Figure 39: Wireless Controller and Connections
Below is a similar view with the black plastic body off to one side. You can see the good job of surface mounting the components that are usually covered up by the battery compartment holder. In the view below you can still see the battery spring near the bottom of the image which are directly connected to the circuit board. One can also see the power LED at the far left of the image.
Figure 40: PC Board Removed (Back)
Below is a zoomed in image of the radios in the camera along with the external antenna connections. You can also get a good view of the many components that make up this complex device.
Figure 41: Wireless Controller Close-up
Flipping the main circuit board over once again, you may be asking what the piece of black tape in the middle of the circuit board is covering. Some would think it is a special chip or other important component.

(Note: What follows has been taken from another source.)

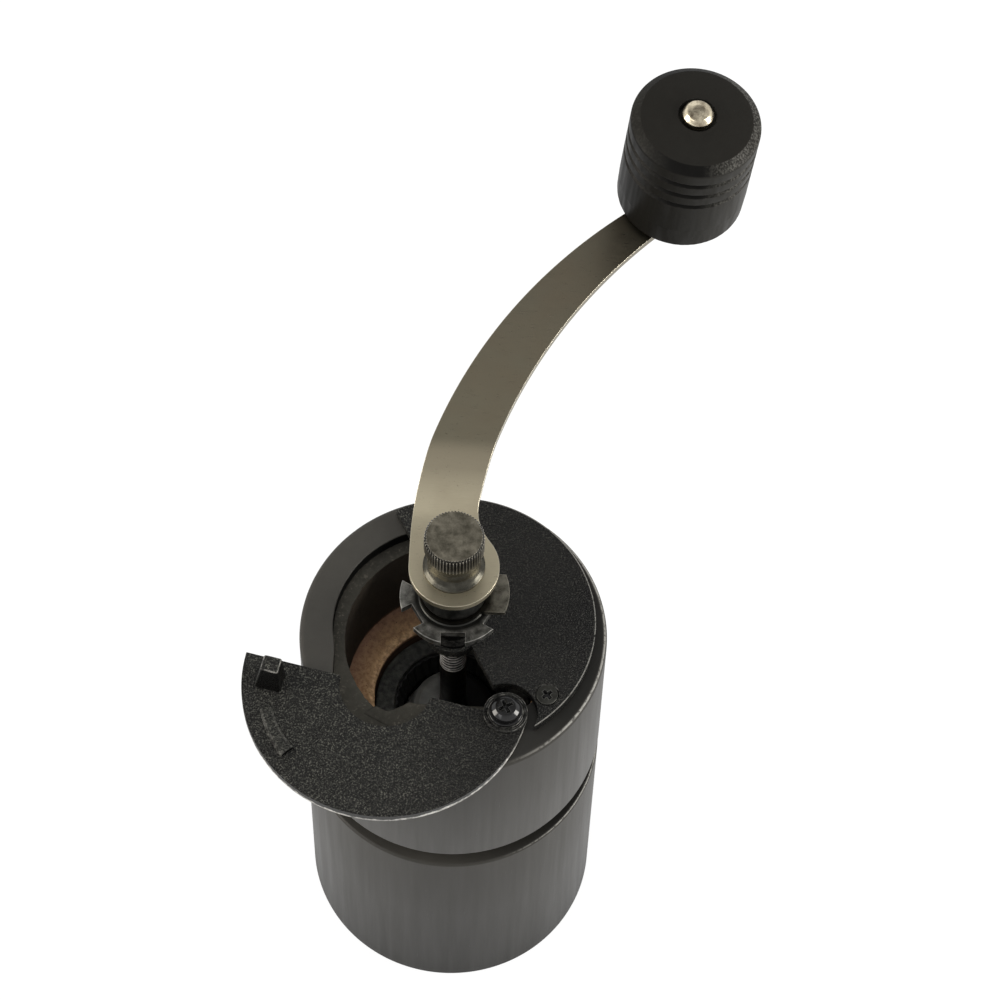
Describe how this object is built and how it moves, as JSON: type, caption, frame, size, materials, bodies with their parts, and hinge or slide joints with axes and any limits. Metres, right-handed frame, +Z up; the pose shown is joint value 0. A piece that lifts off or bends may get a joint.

Sorry to disappoint you by revealing it in the next two images. Here we can see the tape applied to the board is more a protective covering to prevent things from rubbing on the components underneath
Figure 42: PC Board Top with Tape
Main circuit board with black tape lifted for a better view of what is being protected. The lower black foam covered object is where the SD card is inserted in the back of the camera.
Figure 43: PC Board Top with Tape Removed
Close-up view of the cable connectors on the main circuit board. We can easily make out items such as LED, MIC, SPeaKer, etc.
Figure 44: Board Connectors Close-up
The main PC board has a blue LED for power and a red surface mounted LED on the other side of the board for connectivity and other alerts.
Figure 45: PC board LED
Once the disassembly was completed, you can see the results in the below image. Although it does not look like many parts overall, the camera’s circuitry is quite complex and the product appears to be very well constructed.